OBJECTIVE :: Go through the listing and write out all of it exactly.

SUPPLIED DATA ::
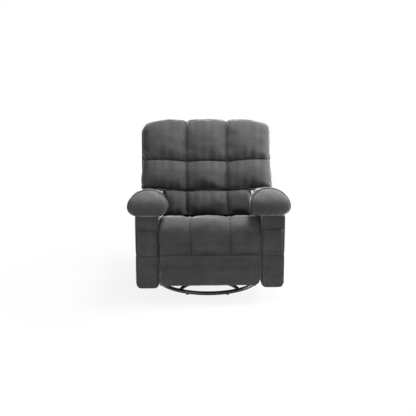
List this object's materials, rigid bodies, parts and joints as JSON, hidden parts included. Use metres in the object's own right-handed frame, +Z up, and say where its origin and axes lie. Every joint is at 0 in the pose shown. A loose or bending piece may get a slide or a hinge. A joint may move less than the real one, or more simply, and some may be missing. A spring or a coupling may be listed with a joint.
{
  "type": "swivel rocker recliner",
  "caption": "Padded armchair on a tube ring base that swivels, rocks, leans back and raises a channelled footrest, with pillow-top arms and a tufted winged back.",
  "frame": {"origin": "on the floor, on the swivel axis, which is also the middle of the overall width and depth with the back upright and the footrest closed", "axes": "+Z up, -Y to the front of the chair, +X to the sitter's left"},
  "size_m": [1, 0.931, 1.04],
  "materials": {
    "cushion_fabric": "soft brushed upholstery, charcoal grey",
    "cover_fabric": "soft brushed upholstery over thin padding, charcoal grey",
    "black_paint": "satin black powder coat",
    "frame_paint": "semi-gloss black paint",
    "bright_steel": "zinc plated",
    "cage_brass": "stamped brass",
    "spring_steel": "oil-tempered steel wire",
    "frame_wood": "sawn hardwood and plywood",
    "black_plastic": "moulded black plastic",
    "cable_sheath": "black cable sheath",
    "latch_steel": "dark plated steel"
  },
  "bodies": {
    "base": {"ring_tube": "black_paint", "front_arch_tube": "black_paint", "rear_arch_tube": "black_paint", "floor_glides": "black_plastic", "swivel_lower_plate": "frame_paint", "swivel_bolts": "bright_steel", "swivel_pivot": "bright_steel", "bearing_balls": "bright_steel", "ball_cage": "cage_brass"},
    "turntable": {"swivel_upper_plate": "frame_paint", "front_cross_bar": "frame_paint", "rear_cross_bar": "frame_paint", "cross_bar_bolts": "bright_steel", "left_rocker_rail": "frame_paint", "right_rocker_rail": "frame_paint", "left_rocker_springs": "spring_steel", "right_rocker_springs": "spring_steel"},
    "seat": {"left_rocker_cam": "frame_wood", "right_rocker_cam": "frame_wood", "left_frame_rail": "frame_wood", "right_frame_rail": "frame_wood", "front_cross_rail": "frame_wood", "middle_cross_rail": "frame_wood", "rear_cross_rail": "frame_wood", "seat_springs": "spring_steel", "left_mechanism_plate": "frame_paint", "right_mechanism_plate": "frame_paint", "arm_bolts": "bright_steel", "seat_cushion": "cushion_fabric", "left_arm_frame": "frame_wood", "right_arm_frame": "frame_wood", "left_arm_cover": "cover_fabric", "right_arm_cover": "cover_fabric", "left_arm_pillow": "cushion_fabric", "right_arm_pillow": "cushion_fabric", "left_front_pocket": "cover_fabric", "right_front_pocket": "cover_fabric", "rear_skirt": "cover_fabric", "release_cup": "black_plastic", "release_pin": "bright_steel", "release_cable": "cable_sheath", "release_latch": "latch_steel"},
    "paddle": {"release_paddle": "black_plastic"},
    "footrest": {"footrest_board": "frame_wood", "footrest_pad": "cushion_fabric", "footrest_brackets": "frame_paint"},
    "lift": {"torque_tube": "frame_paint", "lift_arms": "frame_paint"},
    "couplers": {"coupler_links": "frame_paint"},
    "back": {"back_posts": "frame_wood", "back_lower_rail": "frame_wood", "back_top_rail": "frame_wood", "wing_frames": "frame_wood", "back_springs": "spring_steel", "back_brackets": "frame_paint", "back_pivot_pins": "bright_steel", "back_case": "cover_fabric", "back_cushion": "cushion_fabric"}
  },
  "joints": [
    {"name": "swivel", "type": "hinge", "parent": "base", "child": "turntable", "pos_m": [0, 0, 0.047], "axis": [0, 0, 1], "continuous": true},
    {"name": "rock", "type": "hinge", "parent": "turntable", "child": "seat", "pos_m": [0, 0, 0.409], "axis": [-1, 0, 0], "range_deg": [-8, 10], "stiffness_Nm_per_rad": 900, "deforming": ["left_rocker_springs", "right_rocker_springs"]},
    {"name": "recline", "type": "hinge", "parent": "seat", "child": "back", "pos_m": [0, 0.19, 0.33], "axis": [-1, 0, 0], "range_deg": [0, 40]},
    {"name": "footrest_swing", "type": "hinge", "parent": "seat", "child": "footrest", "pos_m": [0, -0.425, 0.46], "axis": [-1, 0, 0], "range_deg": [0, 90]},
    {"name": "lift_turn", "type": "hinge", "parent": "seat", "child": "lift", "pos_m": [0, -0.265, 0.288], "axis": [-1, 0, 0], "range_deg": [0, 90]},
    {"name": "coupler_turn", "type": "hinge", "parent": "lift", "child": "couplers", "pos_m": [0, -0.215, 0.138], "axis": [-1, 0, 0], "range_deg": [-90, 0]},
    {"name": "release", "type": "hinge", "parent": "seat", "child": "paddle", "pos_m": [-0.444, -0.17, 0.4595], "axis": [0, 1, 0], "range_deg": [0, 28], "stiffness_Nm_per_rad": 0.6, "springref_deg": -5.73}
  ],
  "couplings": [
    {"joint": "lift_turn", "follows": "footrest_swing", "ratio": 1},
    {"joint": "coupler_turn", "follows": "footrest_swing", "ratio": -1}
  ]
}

ANSWER TO THIS EXERCISE ::
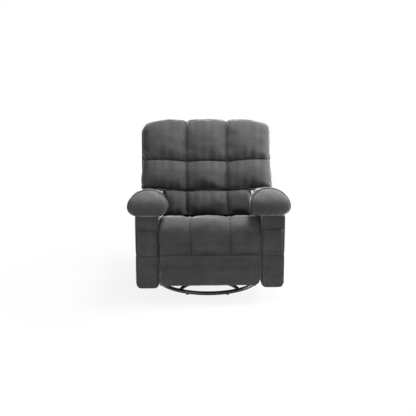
List this object's materials, rigid bodies, parts and joints as JSON, hidden parts included. Use metres in the object's own right-handed frame, +Z up, and say where its origin and axes lie. Every joint is at 0 in the pose shown. A loose or bending piece may get a slide or a hinge. A joint may move less than the real one, or more simply, and some may be missing. A spring or a coupling may be listed with a joint.
{
  "type": "swivel rocker recliner",
  "caption": "Padded armchair on a tube ring base that swivels, rocks, leans back and raises a channelled footrest, with pillow-top arms and a tufted winged back.",
  "frame": {"origin": "on the floor, on the swivel axis, which is also the middle of the overall width and depth with the back upright and the footrest closed", "axes": "+Z up, -Y to the front of the chair, +X to the sitter's left"},
  "size_m": [1, 0.931, 1.04],
  "materials": {
    "cushion_fabric": "soft brushed upholstery, charcoal grey",
    "cover_fabric": "soft brushed upholstery over thin padding, charcoal grey",
    "black_paint": "satin black powder coat",
    "frame_paint": "semi-gloss black paint",
    "bright_steel": "zinc plated",
    "cage_brass": "stamped brass",
    "spring_steel": "oil-tempered steel wire",
    "frame_wood": "sawn hardwood and plywood",
    "black_plastic": "moulded black plastic",
    "cable_sheath": "black cable sheath",
    "latch_steel": "dark plated steel"
  },
  "bodies": {
    "base": {"ring_tube": "black_paint", "front_arch_tube": "black_paint", "rear_arch_tube": "black_paint", "floor_glides": "black_plastic", "swivel_lower_plate": "frame_paint", "swivel_bolts": "bright_steel", "swivel_pivot": "bright_steel", "bearing_balls": "bright_steel", "ball_cage": "cage_brass"},
    "turntable": {"swivel_upper_plate": "frame_paint", "front_cross_bar": "frame_paint", "rear_cross_bar": "frame_paint", "cross_bar_bolts": "bright_steel", "left_rocker_rail": "frame_paint", "right_rocker_rail": "frame_paint", "left_rocker_springs": "spring_steel", "right_rocker_springs": "spring_steel"},
    "seat": {"left_rocker_cam": "frame_wood", "right_rocker_cam": "frame_wood", "left_frame_rail": "frame_wood", "right_frame_rail": "frame_wood", "front_cross_rail": "frame_wood", "middle_cross_rail": "frame_wood", "rear_cross_rail": "frame_wood", "seat_springs": "spring_steel", "left_mechanism_plate": "frame_paint", "right_mechanism_plate": "frame_paint", "arm_bolts": "bright_steel", "seat_cushion": "cushion_fabric", "left_arm_frame": "frame_wood", "right_arm_frame": "frame_wood", "left_arm_cover": "cover_fabric", "right_arm_cover": "cover_fabric", "left_arm_pillow": "cushion_fabric", "right_arm_pillow": "cushion_fabric", "left_front_pocket": "cover_fabric", "right_front_pocket": "cover_fabric", "rear_skirt": "cover_fabric", "release_cup": "black_plastic", "release_pin": "bright_steel", "release_cable": "cable_sheath", "release_latch": "latch_steel"},
    "paddle": {"release_paddle": "black_plastic"},
    "footrest": {"footrest_board": "frame_wood", "footrest_pad": "cushion_fabric", "footrest_brackets": "frame_paint"},
    "lift": {"torque_tube": "frame_paint", "lift_arms": "frame_paint"},
    "couplers": {"coupler_links": "frame_paint"},
    "back": {"back_posts": "frame_wood", "back_lower_rail": "frame_wood", "back_top_rail": "frame_wood", "wing_frames": "frame_wood", "back_springs": "spring_steel", "back_brackets": "frame_paint", "back_pivot_pins": "bright_steel", "back_case": "cover_fabric", "back_cushion": "cushion_fabric"}
  },
  "joints": [
    {"name": "swivel", "type": "hinge", "parent": "base", "child": "turntable", "pos_m": [0, 0, 0.047], "axis": [0, 0, 1], "continuous": true},
    {"name": "rock", "type": "hinge", "parent": "turntable", "child": "seat", "pos_m": [0, 0, 0.409], "axis": [-1, 0, 0], "range_deg": [-8, 10], "stiffness_Nm_per_rad": 900, "deforming": ["left_rocker_springs", "right_rocker_springs"]},
    {"name": "recline", "type": "hinge", "parent": "seat", "child": "back", "pos_m": [0, 0.19, 0.33], "axis": [-1, 0, 0], "range_deg": [0, 40]},
    {"name": "footrest_swing", "type": "hinge", "parent": "seat", "child": "footrest", "pos_m": [0, -0.425, 0.46], "axis": [-1, 0, 0], "range_deg": [0, 90]},
    {"name": "lift_turn", "type": "hinge", "parent": "seat", "child": "lift", "pos_m": [0, -0.265, 0.288], "axis": [-1, 0, 0], "range_deg": [0, 90]},
    {"name": "coupler_turn", "type": "hinge", "parent": "lift", "child": "couplers", "pos_m": [0, -0.215, 0.138], "axis": [-1, 0, 0], "range_deg": [-90, 0]},
    {"name": "release", "type": "hinge", "parent": "seat", "child": "paddle", "pos_m": [-0.444, -0.17, 0.4595], "axis": [0, 1, 0], "range_deg": [0, 28], "stiffness_Nm_per_rad": 0.6, "springref_deg": -5.73}
  ],
  "couplings": [
    {"joint": "lift_turn", "follows": "footrest_swing", "ratio": 1},
    {"joint": "coupler_turn", "follows": "footrest_swing", "ratio": -1}
  ]
}